Eines zeigt sich heute mit aller Klarheit: Die Zukunft Niederösterreichs wird entscheidend davon abhängen, ob es gelingt, wachstumskräftige Industrien in Niederösterreich anzusiedeln. Die Regional- und Raumplanung empfiehlt bei der Förderung von
Industrieneugründungen, die Stärkung der bestehenden Wirtschaftsschwerpunkte besonders zu forcieren. Das vor allem aus zwei Gründen: Weil dadurch die für infrastrukturelle Verbesserungen nötigen Mittel rationeller eingesetzt werden können und weil gerade jene Industrietypen, die für Niederösterreich besonders interessant wären, als Standortvoraussetzung eine größere Bevölkerungsballung verlangen.
Das Land hat seit 1962 die Haftung für neun Firmendarlehen übernommen, die zum Neubau industrieller Anlagen in Niederösterreich dienten.
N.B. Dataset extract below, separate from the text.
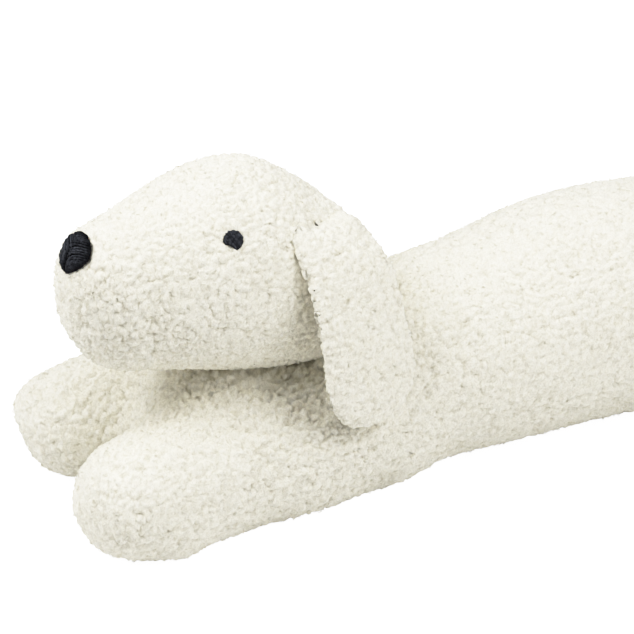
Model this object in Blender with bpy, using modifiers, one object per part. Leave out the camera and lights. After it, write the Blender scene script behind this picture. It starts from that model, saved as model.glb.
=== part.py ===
"""Dog-shaped draught excluder in curly boucle pile, lying on its belly with its forelegs stretched out.

Metres, +Z up. The dog lies along X with its snout towards -X, and the floor is z = 0. The solids reach
as far out as the pile does. The head, its ears, its eyes and its nose are shaped in the head's own
frame (u back along the head, v across it, z up) and then turned a little to the dog's left.
"""

import math

import bmesh
import bpy
import numpy as np
from mathutils import Matrix, Vector
from mathutils.bvhtree import BVHTree

# ---- driving dimensions -------------------------------------------------------------------------
LENGTH = 0.900          # paw tips to rump
BACK_HEIGHT = 0.148     # the stuffed tube of the back, as tall as it is wide
SINK = 0.004            # how far the filling flattens on the floor
GAP = 0.0004            # between pieces that touch

PAW_TIP = -LENGTH / 2 - 0.0025
RUMP = LENGTH / 2

FUSE_CELL = 0.0108      # cell that melts the sewn lobes of the body into one skin
FUSE_PASSES = 8         # smoothing passes over that skin
FUSE_GROWTH = 0.0016    # what the smoothing takes off, given back

HEAD_AT = (-0.300, 0.005)
HEAD_TURN = math.radians(10.5)

NOSE_SIZE = (0.0330, 0.0266)
NOSE_AT = (-0.137, 0.000, 0.1935)
NOSE_FACES = (-0.826, 0.000, 0.564)
EYE_SIZE = (0.0130, 0.0130)
EYE_AT = (-0.053, 0.0453, 0.1975)
EYE_FACES = (-0.210, 0.720, 0.660)
STITCH_PROUD = 0.0006   # how far the embroidery stands over the pile at its middle
STITCH_DEPTH = 0.0016   # how deep it is sunk in the pile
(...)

Es hat indirekt durch den Bau von Straßen und die Sulbventionierung kommunaler Einrichtungen gewaltig dazu beigetragen,
die Standortbedingungen für Industrien in Niederösterreich zu verbessern.
Die Zahl der offenen Wünsche Niederösterreichs ist groß. Auf unserem Wunschzettel stehen nicht nur zusätzliche Donauübergänge, neue Schnellstraßen und Autobahnäste, sondern auch höhere Dotierungen für unsere Grenzlandgebiete, den Schulbau, den Bau neuer Wasserleitungen und Kanalanlagen usw. Was Niederösterreich aber über all diese materiellen Dinge hinaus zur Bewältigung seiner aktuellen Probleme benötigt, sind Mut, Dynamik und der Glaube an die Zukunft des Landes. Solange diese Tugenden erhalten bleiben, braucht einem um die Weiterentwicklung dieses Landes nicht bange zu sein.